Here’s the story on Charlie Brown Christmas. Network executives thought it would bomb because of the biblical messages and the jazz music. Also, here is the famous short story, the Gift of the Magi. Here’s some kool facts about Christmas, including where X-mas comes from. Oh, and best team name from last night? Dr. Dre-del.
It’s a Wonderful Life Stuff

Yeah, it’s my favorite Christmas movie, and yes, I will cry like a newborn when I see it this year. Here’s a few interesting facts about the movie (for example, did you know that it originally ended with “Ode to Joy”, not “Auld Lang Syne”?), and here it is recreated by bunnies in 30 seconds. Here are the technical errors that you can find in the film. Here’s a great review of the film from a couple of years ago. I like the following lines:
I dislike its oversentimentality and hokeyness and find it to offer an unrealistic portrait of a fantasy America that never really existed. Life seems pathetically obvious in its attempts to wring tears out of its audience. On the other hand, I have to admit that the stupid thing works, damn it all to hell! While the movie shamelessly manipulates the audience, it’s hard to feel too angry about it because of the raw jolt of unabashed emotion that it provides; watching Life is like overdosing on some sort of sick sentimentality drug.
Alright, now back to my Christmas shopping!
Quizzo for the Cause
Hey gang, in the spirit of the holidays, we are going to be raising money for the less fortunate during our holiday spectacular.
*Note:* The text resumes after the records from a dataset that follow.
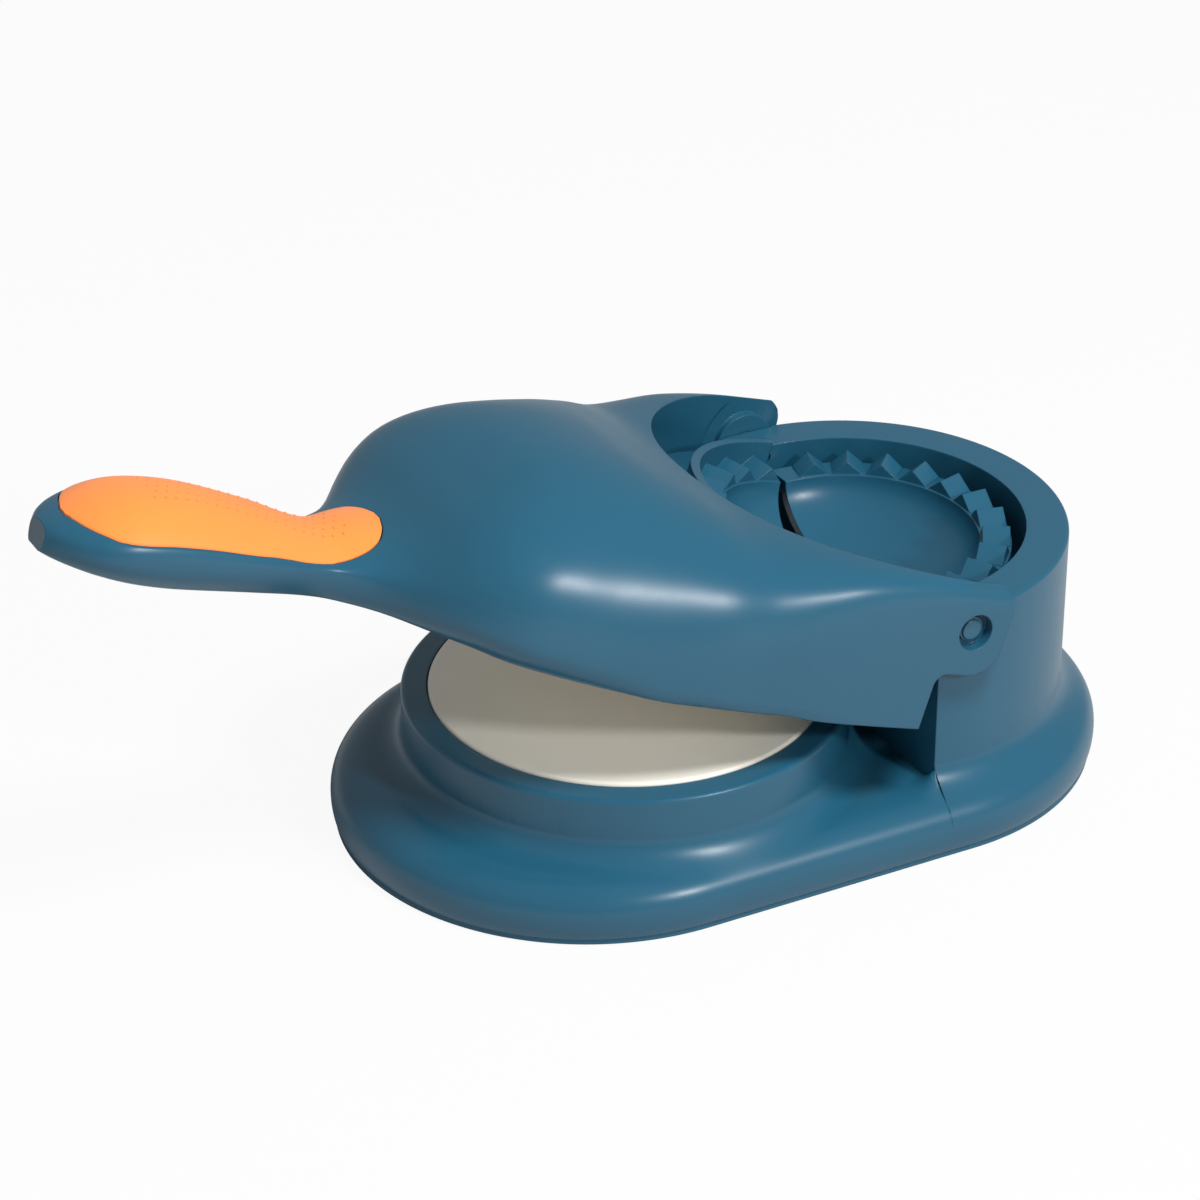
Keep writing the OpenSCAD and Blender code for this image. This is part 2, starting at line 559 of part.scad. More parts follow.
module upper_plate_screws() color(steel) on_handle()
  for (p = ram_bolts) translate([-p[0], p[1], carrier_w + carrier_t]) {
    cylinder(h = 1.8, r = 4.6);
    translate([0, 0, -1.4]) cylinder(h = 1.5, r = screw_r - 0.2);
  }

module front_mould() color(blue) on_handle() difference() {
  union() {
    rotate([0, 0, 180]) {
      half_bowl(collar_r - 1, -ledge_w + flange_t);
      teeth(collar_r - collar_t + 0.7, [for (k = [0:tooth_count - 1]) -90 + (k + 0.5) * tooth_pitch]);
    }
    front_ring(collar_r - collar_t, collar_r, ledge_w - flange_t, rim_w, 0.4);
    front_ring(collar_r - collar_t, flange_r, ledge_w - flange_t, ledge_w, u_flange);
  }
  translate([-0.4, -collar_r - 1, -20]) cube([2, 2 * collar_r + 2, 30]);
  for (p = mould_bolts) translate([p[0], p[1], ledge_w - flange_t - 1]) cylinder(h = 5, r = screw_r + 0.2);
}

module front_mould_screws() color(steel) on_handle()
  for (p = mould_bolts) translate([p[0], p[1], ledge_w - flange_t - 1.8])
    screw(1.8 + flange_t + ledge_t - 1.2);

base_shell();
base_cover();
base_screws();
foot_pads();
press_plate_lower();
lower_plate_screws();
rear_mould();
rear_mould_screws();
pivot_pin_near();
pivot_pin_far();
handle_shell();
handle_underside();
handle_screws();
grip_insert();
plate_carrier();
carrier_screws();
press_plate_upper();
upper_plate_screws();
front_mould();
front_mould_screws();
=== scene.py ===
# %% [markdown]
# # An empanada press in Blender
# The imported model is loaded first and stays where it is. Its hinge gives the place of every new piece.
# The smooth pieces that the eye rests on are built around it in millimetres. Their sizes repeat those of
# the plain solids, apart from the forms that are made fuller or finer here.

# %% Load the frame
import json
import math

import bmesh
import bpy
from mathutils import Matrix, Vector


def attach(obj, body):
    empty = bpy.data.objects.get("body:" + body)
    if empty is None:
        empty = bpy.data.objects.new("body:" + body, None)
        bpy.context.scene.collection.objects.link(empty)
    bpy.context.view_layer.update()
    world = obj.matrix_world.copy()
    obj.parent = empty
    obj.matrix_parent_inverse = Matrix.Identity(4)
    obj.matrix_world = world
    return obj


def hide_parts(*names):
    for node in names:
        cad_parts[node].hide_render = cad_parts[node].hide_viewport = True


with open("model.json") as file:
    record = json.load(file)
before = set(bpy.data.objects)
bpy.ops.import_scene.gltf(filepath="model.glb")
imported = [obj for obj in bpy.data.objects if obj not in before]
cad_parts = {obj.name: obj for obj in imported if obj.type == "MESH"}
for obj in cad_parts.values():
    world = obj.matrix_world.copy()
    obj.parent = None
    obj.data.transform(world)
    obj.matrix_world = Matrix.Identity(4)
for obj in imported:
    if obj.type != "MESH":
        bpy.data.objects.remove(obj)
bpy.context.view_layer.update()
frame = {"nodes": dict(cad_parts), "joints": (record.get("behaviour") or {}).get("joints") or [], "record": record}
hinge = frame["joints"][0]
HINGE = Vector(hinge["pos_m"]) * 1000
LIFT = math.radians(-hinge["range_deg"][0])
ON_BASE = Matrix.Scale(0.001, 4)
ON_HINGE = ON_BASE @ Matrix.Translation(HINGE)
ON_HANDLE = ON_HINGE @ Matrix.Rotation(LIFT, 4, "Y")
print("hinge at", tuple(round(v, 1) for v in HINGE), "mm, handle raised", round(math.degrees(LIFT), 1))

# %% [markdown]
# ## Camera
# The photograph was taken from above the handle's left side with a long lens. The camera stands about
# 0.93 m away, so the press shows little perspective. It is made first, since it depends on nothing.

# %% Camera
AIM = Vector((-0.0068, 0.0, 0.0530))
AZIMUTH, ELEVATION, DISTANCE = math.radians(-27.95), math.radians(29.41), 0.9348
LENS = 125.16

back = Vector((math.sin(AZIMUTH) * math.cos(ELEVATION),
               -math.cos(AZIMUTH) * math.cos(ELEVATION), math.sin(ELEVATION)))
camera_data = bpy.data.cameras.new("camera")
camera_data.lens, camera_data.sensor_width = LENS, 36
camera = bpy.data.objects.new("camera", camera_data)
camera.location = AIM + back * DISTANCE
print("camera at", tuple(round(v, 3) for v in camera.location), "m")
camera.rotation_mode = "QUATERNION"
camera.rotation_quaternion = (-back).to_track_quat("-Z", "Y")
bpy.context.scene.collection.objects.link(camera)
bpy.context.scene.camera = camera

# %% [markdown]
# ## Shader maths as Python
# A socket is wrapped so that + - * add Math nodes. Every other node comes from Finish.node or
# Finish.mix, which set the node's own settings first and then its sockets.

# %% Wrapped sockets
class Value:
    """A number that changes over the surface."""

    def __init__(self, tree, socket):
        self.tree, self.socket = tree, socket

    def maths(self, operation, *values):
        n = self.tree.nodes.new("ShaderNodeMath")
        n.operation = operation
        for slot, value in zip(n.inputs, values):
            join(self.tree, value, slot)
        return Value(self.tree, n.outputs[0])

    def __add__(self, other):
        return self.maths("ADD", self, other)

    def __sub__(self, other):
        return self.maths("SUBTRACT", self, other)

    def __rsub__(self, other):
        return self.maths("SUBTRACT", other, self)

    def __mul__(self, other):
        return self.maths("MULTIPLY", self, other)

    __radd__, __rmul__ = __add__, __mul__


def join(tree, value, slot):
    """Links a wrapped socket to a slot, or sets the slot to a plain value."""
    if isinstance(value, Value):
        tree.links.new(value.socket, slot)
    else:
        slot.default_value = value


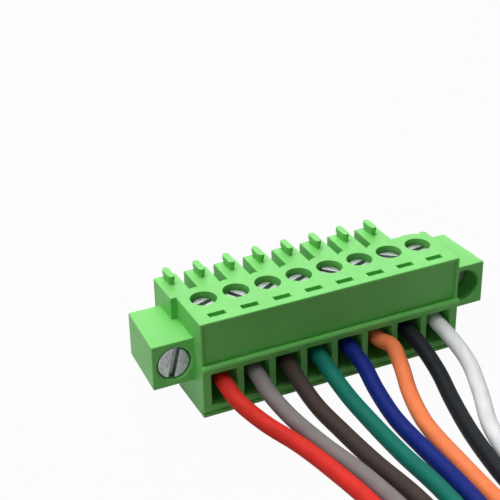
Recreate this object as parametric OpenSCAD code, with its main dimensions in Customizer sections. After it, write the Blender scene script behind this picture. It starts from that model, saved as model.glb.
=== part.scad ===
// Eight pole pluggable screw terminal block with screw flanges and leads.
// X runs along the row of poles, +Y is the plug-in side, -Y the wire side.
// The block stands on Z = 0 with its clamp screws facing up.

/* [Poles] */
// Distance between neighbouring poles
pitch = 3.81; // [3.75:0.01:4.0]
// Housing wall beyond the outer poles, from pole centre to side wall
end_margin = 2.55; // [2.5:0.05:3]

/* [Housing] */
// Height of the housing from the table to its top face
block_height = 11.6; // [11.4:0.1:13]
// Reach of the top lip in front of the screw axis
front_reach = 4.9; // [4.8:0.1:6]
// Reach of the screw block behind the screw axis
block_back = 2.0; // [1.95:0.05:2.2]
// Reach of the contact carrier behind the screw axis
carrier_back = 6.5; // [6.3:0.1:8]
// How far the front panel stands back from the lip
panel_recess = 0.3; // [0.1:0.05:0.4]
// Height of the lip along the top front edge
lip_height = 0.4; // [0.3:0.05:1]
// Radius of the bead above the wire windows
bead_radius = 0.36; // [0.2:0.02:0.4]

/* [Wire windows] */
// Width of one wire window
window_width = 3.0; // [2.6:0.1:3.1]
// Height of one wire window
window_height = 3.9; // [3.4:0.1:4.0]
// Thickness of the floor below the wire windows
window_floor = 1.35; // [1.35:0.05:1.5]

/* [Tongues] */
// Distance between neighbouring tongues, a little less than between poles
tongue_pitch = 3.61; // [3.5:0.01:3.81]
// Gap between two neighbouring tongues
tongue_gap = 0.95; // [0.8:0.05:1.4]
// Depth of the gaps between the tongues
tongue_depth = 2.4; // [1.6:0.1:2.6]
// Height of the guide key on each tongue
key_height = 1.0; // [0.6:0.1:1.4]
// Length of the guide key
key_length = 2.3; // [1.6:0.05:3]
// Width of the head of the guide key
key_width = 0.75; // [0.5:0.05:0.9]

/* [Clamps] */
// Diameter of the well above each clamp screw
well_diameter = 2.95; // [2.85:0.05:3.1]
// Thread diameter of the clamp screw
clamp_thread = 2.0; // [1.8:0.1:2.0]
// Thread pitch of the clamp screw
clamp_thread_pitch = 0.4; // [0.35:0.05:0.4]
// Depth of the screw head below the top face
head_depth = 0.6; // [0.45:0.05:1.0]
// Height of the clamp screw head
head_height = 1.3; // [1.0:0.1:1.4]
// Outer width of the clamping cage
cage_width = 3.0; // [2.8:0.05:3.05]
// Length of the clamping cage along the wire
cage_length = 3.5; // [3.0:0.1:3.6]
// Sheet thickness of the clamping cage
cage_wall = 0.4; // [0.3:0.05:0.45]
// Drop of the cage when its screw is fully loosened
cage_travel = 1.6; // [1.2:0.1:1.6]

/* [Contacts] */
// Thickness of the contact metal
contact_thick = 0.6; // [0.4:0.05:0.6]
// Width of the current bar
bar_width = 1.9; // [1.6:0.1:1.9]
// Gap between the two contact springs at their nip
spring_gap = 0.6; // [0.4:0.1:0.8]

/* [Flanges] */
// Width of one flange block
flange_width = 4.75; // [4.6:0.05:6]
// Height of a flange block
flange_height = 5.3; // [5.0:0.1:6]
// Reach of a flange in front of the screw axis
flange_front = 2.95; // [2.8:0.05:4]
// Reach of a flange behind the screw axis
flange_back = 4.9; // [4.6:0.1:5.2]
// Diameter of the flange screw head
flange_head = 3.7; // [3.4:0.1:3.8]
// Thread diameter of the flange screw
flange_thread = 2.5; // [2.0:0.1:2.6]
// Length of the flange screw below its head
flange_screw_length = 6.9; // [6.9:0.1:8]
// Length of the threaded end of the flange screw
flange_thread_length = 3.0; // [2:0.1:3.4]

/* [Leads] */
// Outer diameter of a lead
lead_diameter = 1.8; // [1.6:0.05:1.85]
// Diameter of the stripped conductor
conductor_diameter = 0.95; // [0.8:0.05:1.1]

/* [Hidden] */
// One node per real piece, numbered from the left seen from the wire side

pole_count = 8;
poles = [1 : pole_count];
round_fn = 48;
through = 0.5;        // how far a cutter runs past the face it opens

// Colours
plastic_green = [0.42, 0.75, 0.38];
zinc_silver = [0.78, 0.80, 0.82];
tinned_copper = [0.80, 0.76, 0.70];
bare_copper = [0.80, 0.48, 0.30];
lead_colours = ["red", "gray", "#4a4038", "#14706a", "#16357a", "#ff9c6e", "#20262c", "#f4f4f2"];

// Row and housing
half_row = pitch * (pole_count - 1) / 2;
side_x = half_row + end_margin;
frame_front = front_reach + 0.15;      // front of the wire window frame
end_strip = 0.35;                      // upright strips at the ends of the front panel
foot_height = 0.45;                    // strip below the groove at the foot
groove_height = 0.15;
groove_depth = 0.15;

// Wire windows and the clamp cavity behind them
window_top = window_floor + window_height;
bead_z = window_top + 0.85;
cavity_gap = 0.1;                      // play of the cage in its cavity
cavity_half_x = cage_width / 2 + cavity_gap;
cavity_half_y = cage_length / 2 + cavity_gap;
cavity_floor = window_floor - 0.05;

// Clamp screw
head_top = block_height - head_depth;
head_seat = head_top - head_height;
cavity_roof = head_seat - 0.6;
head_play = 0.25;                      // radial play of the head in its well
head_radius = well_diameter / 2 - head_play;
driver_slot_width = 0.6;
driver_slot_depth = 0.6;
tip_gap = 0.05;
slot_angles = [20, -62, 32, 23, -50, 20, -38, 10];

// Contact and conductor heights follow from the fully dropped cage
touch_gap = 0.05;                      // gap between pieces that only touch
cage_floor_thick = 0.5;
cage_bottom = cavity_floor + 0.15 + cage_travel;
cage_seat = cage_bottom + cage_floor_thick;
conductor_z = cage_seat + touch_gap + conductor_diameter / 2;
bar_bottom = conductor_z + conductor_diameter / 2;
bar_top = bar_bottom + contact_thick;
cage_roof = bar_top + cage_travel + 0.15;
cage_top = min(cage_roof + 1.1, cavity_roof - 0.3);
thread_play = 0.05;

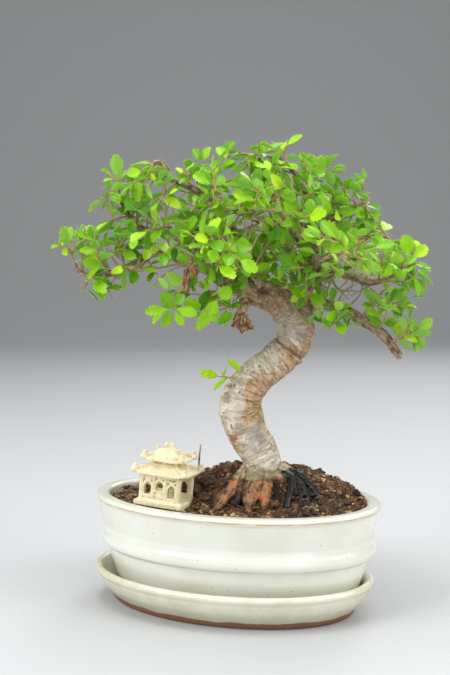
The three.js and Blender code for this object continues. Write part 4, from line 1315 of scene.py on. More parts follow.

This week the money is going to try to help offset the most evil institution in America, PGW. We will be raising funds for the Utility Emergency Services Fund, whcih will surely have it’s hands full this winter, as PGW tries its best to kill poor people. Therefore, I will ask everyone who plays to donate at least a dollar to the cause. So far this year, we have raised almost $1,000, and including the matching gift we got for our Red Cross donation, we have raised almost $2,000. Thank you for your generosity and for doing your small part to help the less fortunate this holiday season.
Question of the Week
Who wrote ‘Twas the Night Before Christmas?
This week: The annual holiday spectacular

This week, Johnny will be hosting his annual holiday spectacular. All questions will be holiday related. Speaking of the holidays, the Trunkadero at the Trocadero was awesome, and I’m not just saying that b/c I got a smooch at the kissing booth from Bawdy Girl/oil wrestler Jenny Balls. But I digress. Oh, yes, JGT will also be playing X-mas tunes (if you know of any good ones you’d like to hear, click here), and he’ll be making spirits bright, if you know what we mean. No? To be honest, we don’t really know what that means either.
Get Ready

Cause here comes the man you all know and love, Jerry Blavat, back on the scene. The Geator with the Heater, the Boss with the Hot Sauce is coming to WXPN. According to Dan Gross, “he starts ‘The Geator’s Rock and Roll, Rhythm & Blues Express,’ on WXPN 88.5 on Saturday Jan. 7.” Here’s how he got the name, according to his website:
Geator came from alligator– gator, or geator, depending on your Florida accent. To hear Jerry tell it, ‘a geator would lay in the mud and bother no one unless you came close. Then it would snatch you up.’ That’s how it was with Blavat. Once you dialed by 1310 and caught his act, he snatched you up like an alligator. He was hot, almost too hot. Like a car heater in the dead of winter, he started out warming you but quickly heated you up to the point that you broke out in a sweat. Some felt it was what he said, others claimed it was the way he said it, but for most it was the music, that mesmerizing sound they weren’t hearing on the popular stations.
Uh, what?
This from Bush’s speech last night: “For every scene of destruction in Iraq, there are more scenes of rebuilding and hope,” he said. “For every life lost, there are countless more lives reclaimed.” There are countless lives reclaimed??? Are we bringing people back to life? Are there really not 30,000 dead civilians and 2,100 dead soldiers, because a lot of those people have been “reclaimed”? Was that some sort of strange Orwellian doublespeak, or I am I just out in the cold when it comes to that term? Can someone please explain this to me?